In this film the gung-ho war-mongering of the likes of Patton or the chief protagonist of the 1962 film The Longest Day is put to a severe close scrutiny. “Private Ryan opens and closes with the Stars and Stripes spread on the screen. But unlike in Patton, it is faded suggesting the difficulty of surrendering our private selves to the state’s version of patriotism. A clear shift is visible here: ones private prerogatives are preferred over the aggressive public demands for conformity. Private Ryan is more important than all the blather about defending our country against our enemies who also, it would appear, have their own private Ryans. Even the mission undertaken by Captain Miller to find Ryan (the two brothers are already dead on the Omaha Beach) is justified in the hope that in the end, “I could go back to my wife”. The first thirty minutes of the film showing broken limbs, hanging entrails, bodies torn asunder in tender spots, mock the hollow exhortations to war. Every death becomes my death, every pain my pain. Spielberg has ripped the mask from all consoling vocabularies.

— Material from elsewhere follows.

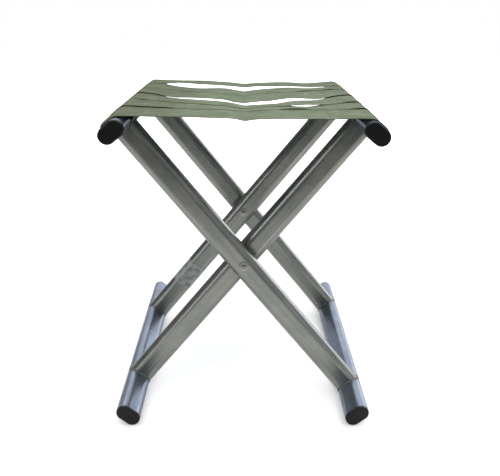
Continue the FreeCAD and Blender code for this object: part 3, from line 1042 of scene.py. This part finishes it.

Private Ryan is appropriate to the present sub-continental occasion as it reveals the enormities of war behind sensational slogans. I wonder if it is more moral and just to oppose nuclear war on the ground that it negates my private world as well as my enemy’s, than to support ideologies that encourage all round destruction. Americans needed Vietnam to cool their patriotic frenzy for a time. But they learnt no lessons then in Vietnam and now in Iraq and Afghanistan. Do the new Godzillas of Pokhran and Chagai need other enactments of the killing fields before they step back from the Armageddon?